Her memoir, “Can’t Is Not an Option: My American Story,” is inspiring. The child of Sikh immigrants from the Punjab region of India, Nikki Randhawa Haley is one of a family of six who settled in Bamberg, S.C. (population: 2,500) in the late 1960s. Her parents had left behind “a culture and a political system that judges people by the family or the caste or religion they come from,” she writes. They came here to be able to “stand before the law and before government as individuals, not as members of a group. … They might succeed and they might fail. But they wouldn’t have the game rigged against them because of who they were.”
Who they were certainly drew attention. Mrs. Haley’s father, a professor, wears the traditional Sikh turban. She grew up watching him handle with equanimity the bigotry that many in the community showed. She tried to do the same when other children would come up to her and demand to know, “Are you white or are you black?” As a defense mechanism, she became “adept in the art of finding common ground,” which is another way of saying - though she never quite puts it this way - that this “different” girl from a striving, hardworking family was in training for a life in politics.
Nikki Randhawa did not think of herself as political in the partisan sense. Her becoming a pro-business Republican seems to have come indirectly from the fact that her mother started a business in their home and, through frugality, will and creativity, built it into a highly successful clothing enterprise.
Mrs. Raj Randhawa is, by the way, the most remarkable person in the book. Born to privilege in India, where women were not expected to stand out, she started off here on the bottom of the economic scale, immediately becoming part of a struggling two-income household. She seems like a feminist working mom of the 1970s - until Mrs. Haley narrates the part where she brings home a boyfriend who is not Indian, but white. Mrs. Randhawa and her husband tried to stop their second daughter from marrying Michael Haley. As is typical in America, the wishes of the younger generation prevailed.
Mrs. Haley’s views on race and politics are hard-won. She has seen South Carolina change toward minorities in her lifetime, and for the better. That, too, appears to have inclined her toward the Republican Party - or at least away from the Democratic Party. She writes: “Racial-identity politics may have had better intentions behind it than the good-old-boy system, but at root they both take power from the people and give it to the government.”

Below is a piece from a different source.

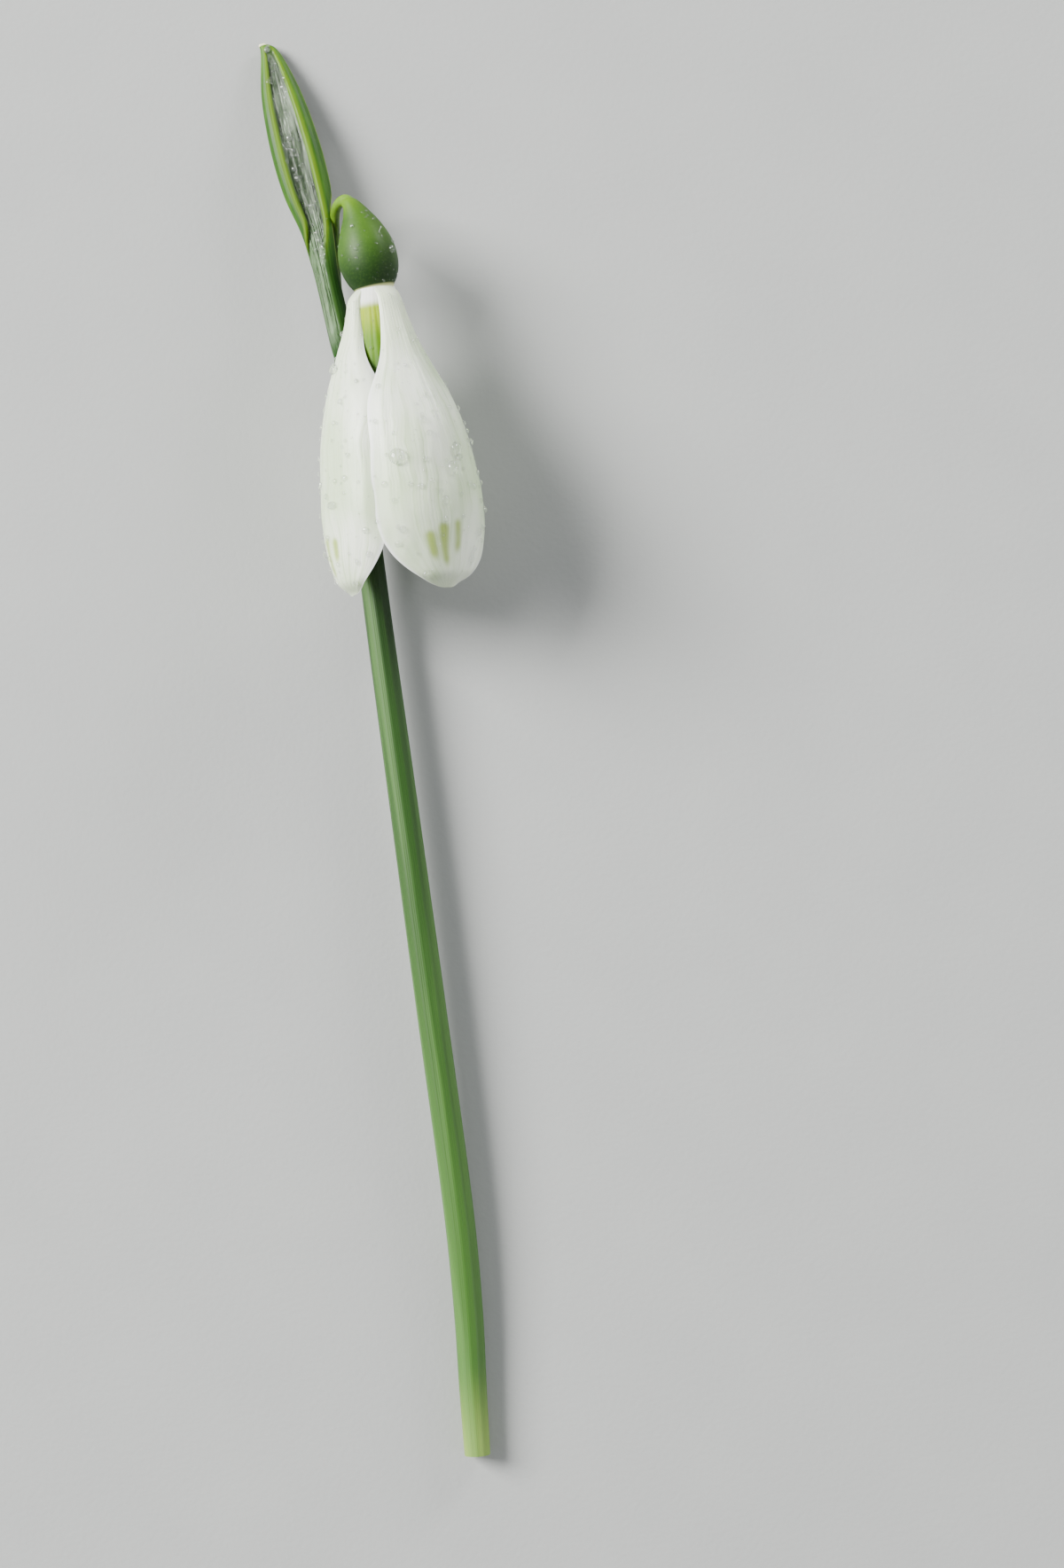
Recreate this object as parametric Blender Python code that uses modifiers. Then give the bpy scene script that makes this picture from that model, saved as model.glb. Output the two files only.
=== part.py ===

Along with her slight Southern drawl, Mrs. Haley has the reassuringly boring speech cadences and manner of an accountant - her profession, in fact, before she defeated an incumbent state House member in 2004. (In the memoir she keeps mentioning rocking out to the music of the Black Eyed Peas and Joan Jett so we don’t think her a total geek, which is itself a little geeky.)
This extremely proper wife and mother of two had charges of adultery thrown at her by political opponents - fellow Republicans, in fact. The GOP does not come out smelling like a rose in this book. The false scandal-mongering is depressing; so is the overspending of taxpayer money by Republicans, in South Carolina and in Washington, especially given the GOP’s claim that it is the fiscally responsible party.
Mrs. Haley several times mentions public servants entering office with the best of intentions but losing their ability to stand on principle because they get too comfortable with the perks and the power. Her challenge will be to avoid those snares herself. If she does, Bamberg may - just may - become as famous as Grantham, birthplace of Britain’s Iron Lady.
Lauren Weiner was a speechwriter for U.S. Secretary of Defense Robert M. Gates from 2007 to 2010.